[Brief]
Quote only the lines from the top of the listing below down to and including the line with "square wooden plinth.".

[Material]
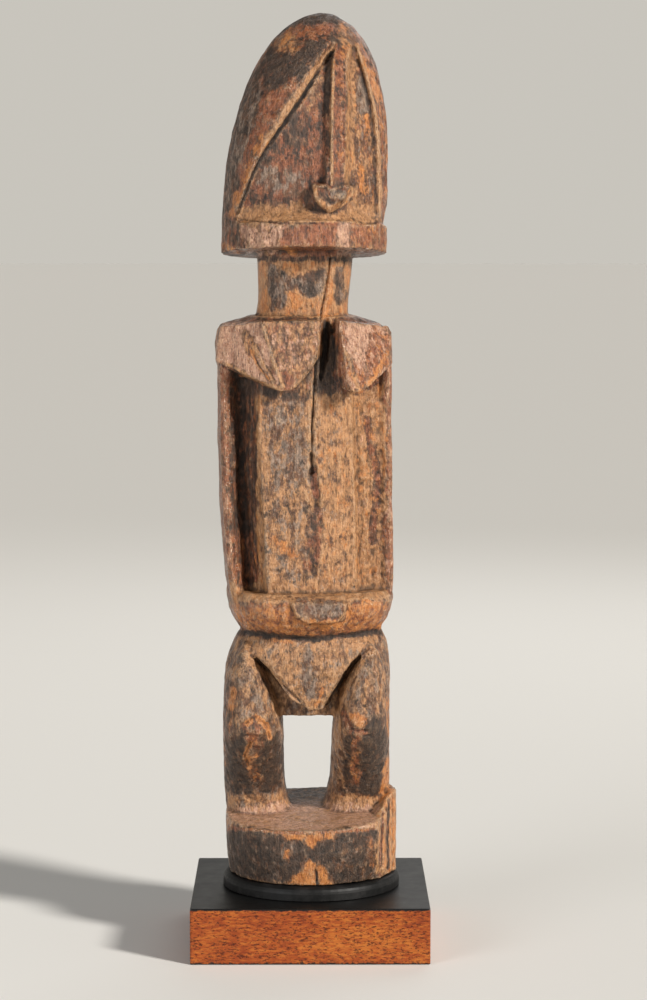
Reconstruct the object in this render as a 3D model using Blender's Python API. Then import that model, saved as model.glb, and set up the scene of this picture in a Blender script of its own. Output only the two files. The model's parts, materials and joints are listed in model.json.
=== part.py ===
"""A carved wooden ancestor figure standing on a round pad and a square wooden plinth.

Units are metres, +Z is up, and the figure looks towards -Y. The origin is the
middle of the plinth's underside.
"""

import math

import bmesh
import bpy
from mathutils import Vector

# Driving sizes of the mount
PLINTH_SIDE = 0.096
PLINTH_HEIGHT = 0.0227
PLINTH_EDGE = 0.0006
PAD_HEIGHT = 0.0057
PAD_MARGIN = 0.0010
PAD_ROUNDING = 0.0030
REST_GAP = 0.0003

# The figure is a free form: all its carving is a share of its own height.
FIGURE_HEIGHT = 0.351
MM = FIGURE_HEIGHT / 351.0

PAD_Z = PLINTH_HEIGHT + REST_GAP
FIGURE_Z = PAD_Z + PAD_HEIGHT + REST_GAP

# Foot block, in shares of the figure like everything below
FOOT_RADIUS = 35.3
FOOT_X = 0.4
FOOT_FRONT_TOP = 22.6
FOOT_FRONT_RISE = 0.12
FOOT_BACK_RISE = 0.03
FOOT_RIGHT_RISE = 0.03
FOOT_BREAK = -9.0

# Trunk, arms and belt
TORSO_TURN = math.radians(10.0)
TORSO_X = -4.0
ARM_THICKNESS = 3.8
CROTCH_HEIGHT = 65.5
GROIN_DEPTH = -13.0

# Head, measured from its underside
HEAD_BOTTOM = 253.5
HEAD_HEIGHT = 97.5
HEAD_RADIUS = 33.6
HEAD_X = -2.5
HEAD_LEAN_TO_RIGHT = 7.3
HEAD_TILT = math.radians(-5.0)
FACE_TURN = math.radians(23.0)
JAW_HEIGHT = 10.6
COVE_HEIGHT = 6.5
COVE_DEPTH = 1.15
CHEEK_DEPTH = 4.15
CHEEK_FLATNESS = 0.78
FACE_TOP = HEAD_HEIGHT * 0.8615
NOSE_LEFT = -4.5
NOSE_RIDGE_RIGHT = 2.0
NOSE_FOOT_RIGHT = 6.3

# How far a cutter reaches past the wood
BEYOND = 62.0

WOOD = ("carved_wood", (0.36, 0.20, 0.11), 0.62)
PAD_PAINT = ("pad_paint", (0.025, 0.025, 0.027), 0.45)
PLINTH_WOOD = ("plinth_wood", (0.55, 0.20, 0.06), 0.55)


def clear_scene():
    for old in list(bpy.data.objects):
        bpy.data.objects.remove(old)


def material(name, colour, roughness):
    made = bpy.data.materials.new(name)
    made.use_nodes = True
    shader = made.node_tree.nodes["Principled BSDF"]
    shader.inputs["Base Color"].default_value = (*colour, 1.0)
    shader.inputs["Roughness"].default_value = roughness
    shader.inputs["Metallic"].default_value = 0.0
    return made


def add_object(name, bm, parent=None, finish=None):
    """Makes an object of a closed bmesh, with its faces turned outwards."""
    bmesh.ops.recalc_face_normals(bm, faces=bm.faces)
    mesh = bpy.data.meshes.new(name)
    bm.to_mesh(mesh)
    bm.free()
    made = bpy.data.objects.new(name, mesh)
    bpy.context.scene.collection.objects.link(made)
    made.parent = parent
    if finish:
        mesh.materials.append(finish)
    else:
        made.hide_render = True
        made.display_type = "WIRE"
    return made


def add_frame(name, parent=None, location=(0, 0, 0), turn=0.0, tilt=0.0):
    made = bpy.data.objects.new(name, None)
    bpy.context.scene.collection.objects.link(made)
    made.parent = parent
    made.location = location
    made.rotation_euler = (tilt, 0.0, turn)
    return made


def loft(name, rings, parent=None, finish=None, unit=MM):
    """Bridges rings of equal length, given as lists of points, and caps both ends."""
    bm = bmesh.new()
    rows = [[bm.verts.new(Vector(point) * unit) for point in ring] for ring in rings]
    count = len(rows[0])
    for lower, upper in zip(rows, rows[1:]):
        for i in range(count):
            j = (i + 1) % count
            bm.faces.new((lower[i], lower[j], upper[j], upper[i]))
    bm.faces.new(rows[0])
    bm.faces.new(rows[-1])
    return add_object(name, bm, parent, finish)


def hull(name, points, parent=None):
    """The faceted block that has these corners, as straight blade cuts would leave it."""
    bm = bmesh.new()
    for point in points:
        bm.verts.new(Vector(point) * MM)
    bmesh.ops.convex_hull(bm, input=bm.verts)
    return add_object(name, bm, parent)


def prism(name, outline, near, far, parent=None):
    """A convex outline of (across, up) points, cut straight from front to back."""
    return hull(name, [(x, y, z) for x, z in outline for y in (near, far)], parent)


def combine(target, other, operation):
    modifier = target.modifiers.new(other.name, "BOOLEAN")
    modifier.operation = operation
    modifier.object = other
    modifier.solver = "EXACT"


def join(target, *others):
    for other in others:
        combine(target, other, "UNION")


def carve(target, *others):
    for other in others:
        combine(target, other, "DIFFERENCE")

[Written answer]
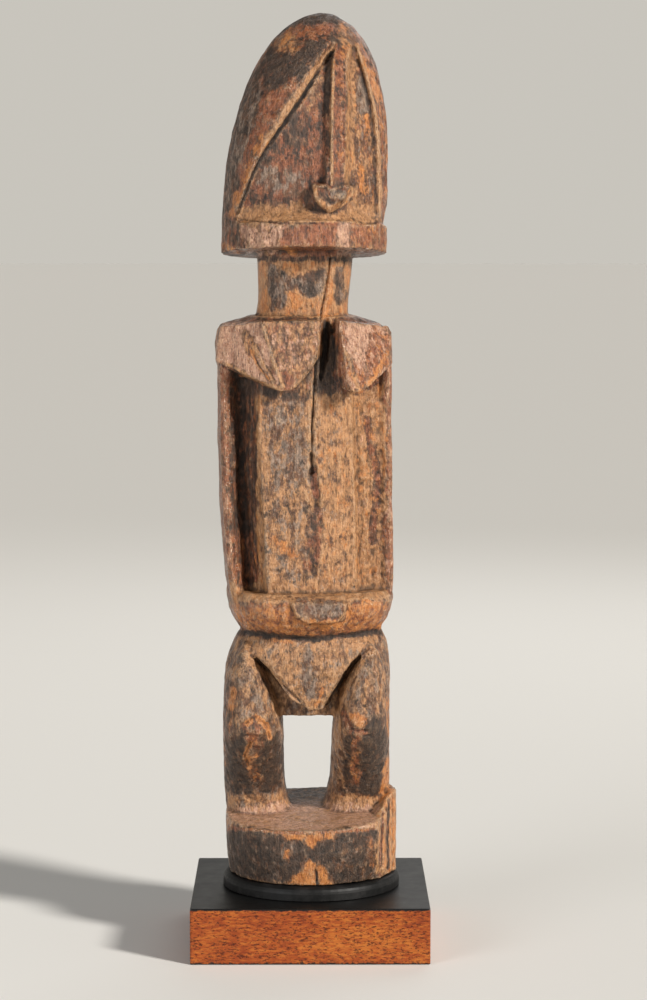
Reconstruct the object in this render as a 3D model using Blender's Python API. Then import that model, saved as model.glb, and set up the scene of this picture in a Blender script of its own. Output only the two files. The model's parts, materials and joints are listed in model.json.
=== part.py ===
"""A carved wooden ancestor figure standing on a round pad and a square wooden plinth.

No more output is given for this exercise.